Suppose the center pixel in a d×d neighborhood is denoted by p and the intensity at p is I(p). Also, suppose the intensity at pixel p′ (p′≠p) in that neighborhood is I(p′). If the number of pixels within the neighborhood where I(p′)<I(p) is m, then m is considered the rank of p and assigned to p. This is the same as monotonicity operation except for using a neighborhood larger than 3×3.

If a 16×16 neighborhood is selected, the center pixel can be considered the 128th pixel within the neighborhood when counted in raster scan order. Then, the rank of the intensity at the center pixel will have a value between 0 and 255 depending on whether from none to all intensities within the neighborhood are smaller than the intensity at the center pixel. Mapping intensities in this manner enables removing global intensity differences between images. An example of intensity mapping using 17×17 neighborhoods is given in Fig. 2.35. Ranks greater than 255, which rarely occur, are set to 255. Figures 2.35a and 2.35b after rank transform are shown in Figs. 2.35c and 2.35d, respectively. The images after rank transform are indistinguishable.

Fig. 2.35

(a), (b) Images with smoothly varying intensity differences.
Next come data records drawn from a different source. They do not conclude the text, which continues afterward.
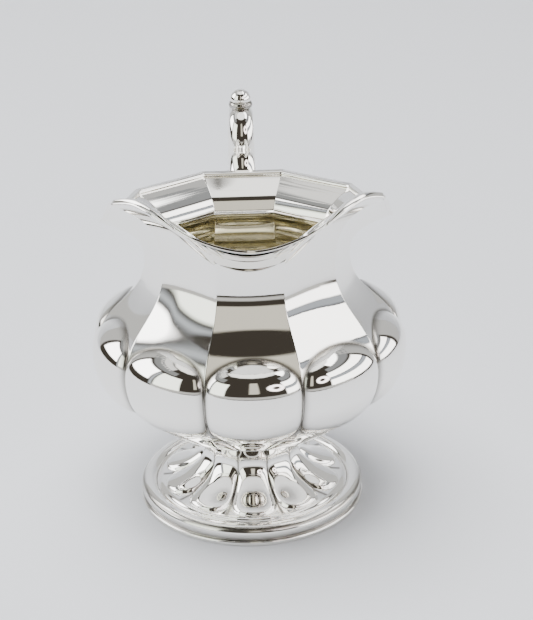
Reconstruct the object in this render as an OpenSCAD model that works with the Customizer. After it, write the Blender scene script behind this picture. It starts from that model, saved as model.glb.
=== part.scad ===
// Ten-panelled silver cream jug: a melon-lobed bowl on a gadrooned foot, with a
// flared neck, a wavy rim that ends in a wide pouring lip, and a loop handle.
// The origin is the centre of the foot on the table. The spout points to -Y.

/* [Bowl] */
// Number of bosses on the bowl, of panels on the neck and of lobes on the foot, always even
lobes = 10; // [8:2:12]
// Radius of the bowl in the creases between the bosses, at its widest
bowl_r = 41.3; // [36:0.1:46]
// Height of the widest level of the bowl above the foot collar
bowl_rise = 27; // [23:0.1:32]
// Radius of the flat bottom that stands on the collar
seat_r = 14.5; // [13:0.1:17]
// How far each boss stands out of the bowl
boss_depth = 4.8; // [2:0.1:6]
// Half of the height of a boss
boss_half = 12.7; // [9:0.1:14]
// Thickness of the silver of the bowl and the neck
wall = 0.8; // [0.6:0.1:1.4]

/* [Neck and rim] */
// Radius of the corners of the neck where it is narrowest
neck_r = 28; // [24:0.1:32]
// Height of the narrowest level of the neck above the widest level of the bowl
neck_rise = 24.7; // [20:0.1:30]
// Height of the rear rim above the narrowest level of the neck
flare_rise = 10.1; // [8:0.1:15]
// Radius of the corners of the rear rim, under its moulding
rim_r = 37.7; // [34:0.1:42]
// Reach of the pouring lip in front of the axis
lip_r = 45; // [40:0.1:50]
// Height of the two shoulders of the rim above the rear rim
shoulder_rise = 16; // [6:0.5:18]
// Depth of the dip between the shoulders, where the lip pours
lip_dip = 8; // [3:0.5:10]
// Width of the rim moulding
moulding_w = 2.4; // [1.8:0.1:3]
// Height of the rim moulding
moulding_h = 1.7; // [1.2:0.1:2.4]

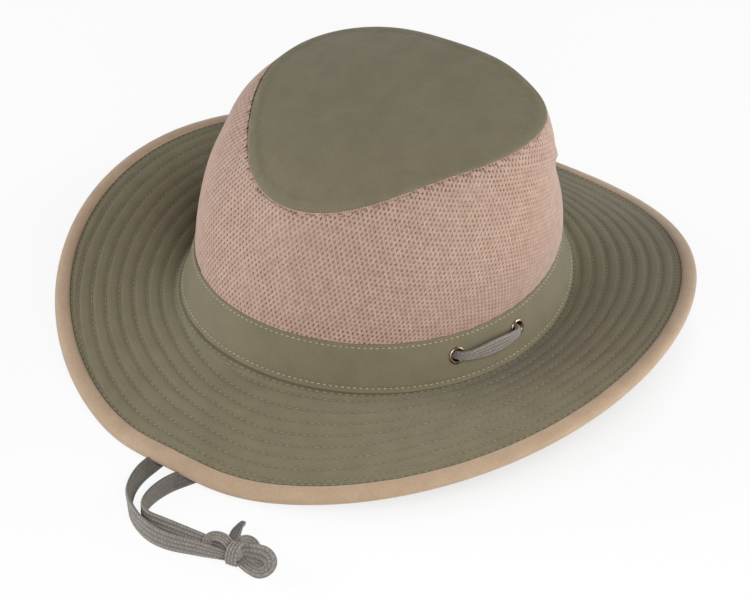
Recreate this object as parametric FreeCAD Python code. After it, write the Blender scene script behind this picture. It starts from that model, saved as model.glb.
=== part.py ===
import FreeCAD, Part
import math
import os
from FreeCAD import Vector

# A wide-brimmed outdoor sun hat resting on its brim. Millimetres, +Z up, front towards -Y,
# the wearer's left towards +X, X = 0 through the middle, origin on the table under the head.
# A turn is the angle round the head: 0 at the front, 90 at the wearer's left, 180 at the back.
# A wave is a size that changes round the hat: a level, then the strength of its cosines and
# sines at 1, 2, 3... times the turn. A height is measured up from the head seam, where the
# crown meets the brim, and an inset runs level into the head from the band's outer face.

# head seam
HEAD_HALF_LENGTH = 103.2
HEAD_FORWARD = 1.9
HEAD_HALF_WIDTH = 91.7
SEAM_LEVEL = 22.7
SEAM_WAVE = (0.8, 2.3)

# brim
BRIM_WIDTH = 60.5
BRIM_WIDTH_WAVE = (-0.5, -1.7, -1.4)
BRIM_CLOTH = 0.8
BRIM_CORE = 1.4
EDGE_LIFT = 17.0
EDGE_LIFT_WAVE = (-0.9, -15.9, 0.6, -0.6)
EDGE_LIFT_SWAY = (0.9, -3.7, 1.6)
BRIM_BELLY = 1.5
BRIM_BELLY_WAVE = (0.6, -2.2)
SETTLE_SOFTNESS = 1.0
BINDING_WIDTH = 7.2
BINDING_TAPE = 0.5
BINDING_ROUNDING = 0.9

# where the front of the brim bridges the two strands of cord that lie under it
ARCH_HEIGHT = 4.4
ARCH_TURN = 5.7
ARCH_SPREAD = 10.0

# band, lining and sweatband
BAND_HEIGHT = 24.0
BAND_TAPER = 7.5
BAND_TAPER_WAVE = (0.0, 0.8)
BAND_CLOTH = 1.2
LINING_CLOTH = 0.8
CORD_CHANNEL = 3.4
SWEATBAND_WIDTH = 30.0
SWEATBAND_CLOTH = 1.6

# mesh side wall and its tapes
MESH_CLOTH = 0.8
MESH_TUCK = 5.0
WALL_PUFF = 5.0
WALL_PUFF_WAVE = (0.0, -4.0)
WALL_PUFF_SWAY = (-2.4,)
SEAM_TAPE = 0.5
TIP_TAPE_WIDTH = 6.0
BACK_TAPE_WIDTH = 10.0
TAPE_GAP = 0.5

# tip, the teardrop panel that closes the crown
TIP_RADIUS = 66.5
TIP_RADIUS_WAVE = (-1.1, -3.5, 6.6, -1.0)
TIP_RADIUS_SWAY = (0.6, -0.8, 1.8)
TIP_SETBACK = 1.6
TIP_LEVEL = 115.7
TIP_TILT = 13.5
TIP_LEAN = 2.8
TIP_WARP_WAVE = (0.0, -0.8, -2.1)
TIP_WARP_SWAY = (0.0, 0.6)
TIP_DOME = 7.0
TIP_CLOTH = 1.0

# eyelets, two on each side, and the buttonholes behind the front ones
FRONT_EYELET_TURN = 68.9
REAR_EYELET_TURN = 90.3
EYELET_HEIGHT = 14.0
EYELET_HOLE_RADIUS = 2.7
EYELET_WALL = 0.35
EYELET_FIT = 0.05
FLANGE_RADIUS = 4.4
FLANGE_RISE = 0.9
FLANGE_EDGE = 0.25
WASHER_THICKNESS = 0.5
WASHER_SEAT = 0.1
EYELET_CURL = 0.45
BUTTONHOLE_LENGTH = 11.0
BUTTONHOLE_HEIGHT = 6.5

# flat braided chin cord, here a plain round one; it runs free from the front eyelets
CORD_WIDTH = 8.0
CORD_THICKNESS = 2.2
CORD_ROUND = 3.8
CORD_EASE = 0.1
SPAN_BOW = 4.8
SPAN_SHOULDER = 3.4
RUN_OVERLAP = 5.0
TAIL_ROUND = 3.0
LEFT_ROUTE = (
    (79.0, -36.8, 34.4), (71.7, -34.3, 31.9), (63.8, -31.5, 26.0), (58.0, -28.3, 16.5),
    (52.0, -23.4, 7.5), (42.5, -19.4, 2.4), (29.0, -22.9, 2.0), (21.0, -38.9, 2.0),
    (26.0, -62.9, 2.0), (36.5, -86.9, 2.0), (38.0, -112.9, 2.0), (30.0, -135.9, 2.0),
    (23.5, -153.9, 2.0), (22.5, -168.9, 3.2), (27.5, -181.9, 4.0), (38.5, -187.6, 4.2),
    (52.0, -187.0, 4.5), (63.4, -183.5, 5.3), (73.9, -180.0, 5.5))
RIGHT_ROUTE = (
    (-79.0, -36.8, 34.4), (-71.7, -34.3, 31.9), (-63.6, -32.3, 26.0), (-57.2, -31.5, 16.5),
    (-50.5, -32.4, 7.5), (-41.0, -36.9, 2.4), (-32.0, -48.9, 2.0), (-29.0, -69.9, 2.0),
    (-24.0, -96.9, 2.0), (-9.0, -119.9, 2.0), (3.0, -139.9, 2.0), (6.5, -157.9, 2.0),
    (9.0, -173.9, 3.2), (17.0, -186.9, 4.0), (31.0, -194.4, 4.2), (46.5, -195.4, 4.3),
    (62.8, -188.1, 5.2), (75.1, -183.8, 5.5))
LOOP_ROUTE = (
    (84.0, -176.7, 5.5), (90.0, -174.2, 5.4), (96.2, -171.8, 4.8), (101.8, -175.1, 4.2),
    (100.2, -181.2, 4.2), (92.9, -180.6, 5.0), (85.0, -180.3, 5.5))
TAIL_ROUTE = (
    (79.0, -180.0, 7.5), (74.0, -176.0, 7.8), (70.5, -170.5, 6.0), (67.0, -165.0, 3.4),
    (63.5, -159.8, 2.0))
KNOT_ENDS = (Vector(74.5, -181.9, 6.4), Vector(85.3, -178.3, 6.4))
KNOT_END_RADIUS = 4.4
KNOT_TURNS = 3

STATIONS = 36
TURNS = [2 * math.pi * index / STATIONS for index in range(STATIONS)]
UP = Vector(0, 0, 1)
BRIM_THICKNESS = 2 * BRIM_CLOTH + BRIM_CORE
LINING_INSET = BAND_CLOTH + LINING_CLOTH
SWEATBAND_INSET = LINING_INSET + CORD_CHANNEL
CORD_INSET = LINING_INSET + WASHER_SEAT + WASHER_THICKNESS + EYELET_CURL + CORD_EASE
BARREL_RADIUS = EYELET_HOLE_RADIUS + EYELET_WALL
HOLE_RADIUS = BARREL_RADIUS + EYELET_FIT


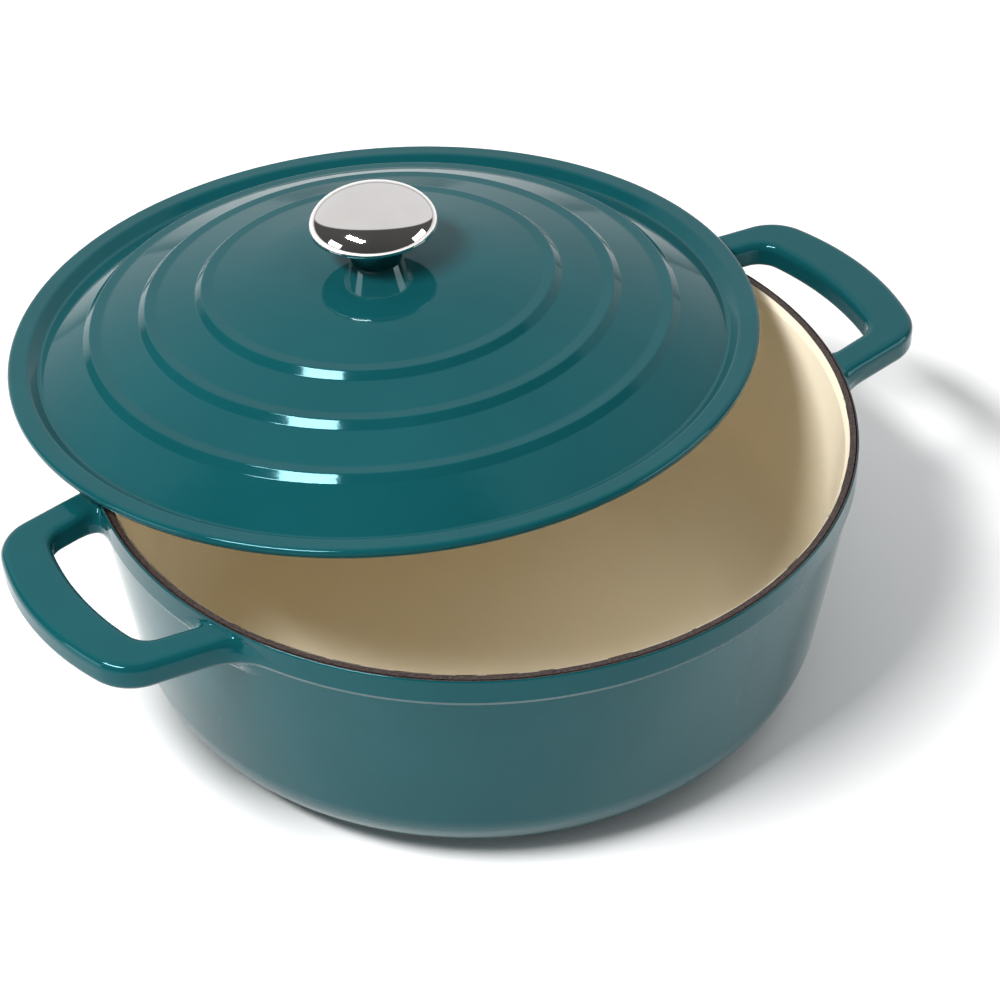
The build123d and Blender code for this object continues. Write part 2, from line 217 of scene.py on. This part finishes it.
def surface_net(field, low, high, step):
    """The zero surface of a distance field, as quads drawn onto it from a grid."""
    axes = [np.arange(a, b + step, step) for a, b in zip(low, high)]
    grid = np.stack(np.meshgrid(*axes, indexing="ij"), -1)
    inside = field(grid.reshape(-1, 3)).reshape(grid.shape[:3]) < 0
    corners = sum(
        inside[i : i - 1 or None, j : j - 1 or None, k : k - 1 or None].astype(int)
        for i in (0, 1)
        for j in (0, 1)
        for k in (0, 1)
    )
    mixed = (corners > 0) & (corners < 8)
    index = np.full(mixed.shape, -1)
    index[mixed] = np.arange(mixed.sum())
    points = np.array(low) + (np.argwhere(mixed) + 0.5) * step
    faces = []
    for axis in range(3):
        u, v = np.eye(3, dtype=int)[(axis + 1) % 3], np.eye(3, dtype=int)[(axis + 2) % 3]
        ends = np.diff(inside.astype(int), axis=axis)
        for sign, order in ((-1, (0, 1, 2, 3)), (1, (3, 2, 1, 0))):
            edge = np.argwhere(ends == sign)
            edge = edge[((edge - u - v) >= 0).all(1) & (edge < mixed.shape).all(1)]
            around = [edge, edge - u, edge - u - v, edge - v]
            faces.append(np.stack([index[tuple(around[i].T)] for i in order], -1))
    faces = np.vstack(faces)
    pairs = np.vstack([faces[:, [i, (i + 1) % 4]] for i in range(4)])
    share = np.bincount(pairs[:, 0], minlength=len(points))[:, None]
    for evened in (True, True, False, False):
        if evened:
            near = points[pairs[:, 1]]
            total = [np.bincount(pairs[:, 0], near[:, i], len(points)) for i in range(3)]
            points = np.stack(total, -1) / share
        away, slope = field(points), gradient(field, points)
        points = points - slope * (away / (slope**2).sum(1))[:, None]
    normals = gradient(field, points)
    return points, faces, normals / np.linalg.norm(normals, axis=1)[:, None]


def gradient(field, points, reach=0.02):
    """Slope of a field at points, from steps of reach along each axis."""
    here = field(points)
    return np.stack([(field(points + s) - here) / reach for s in np.eye(3) * reach], -1)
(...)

These images are the same as those shown in Figs. 2.27a and 2.27c. (c), (d) Rank transform intensity mapping of (a) and (b), respectively, using 17×17 windows and setting ranks greater than 255 to 255

At the presence of outliers (occlusions), rank transform has been found to improve matching accuracy [111]. This can be attributed to the fact that at occluded boundaries there are sharp intensity changes and rank transform dulls the sharp changes, reducing the occlusion effect and producing more accurate matches. However, this dulling effect can worsen matching accuracy when applied to images that do not contain occlusions. Rank transform intensity mapping when applied to high-contrast and noise-free images may reduce image information sufficiently to worsen matching accuracy. Therefore, care should be taken when choosing a preprocessing operation in image matching.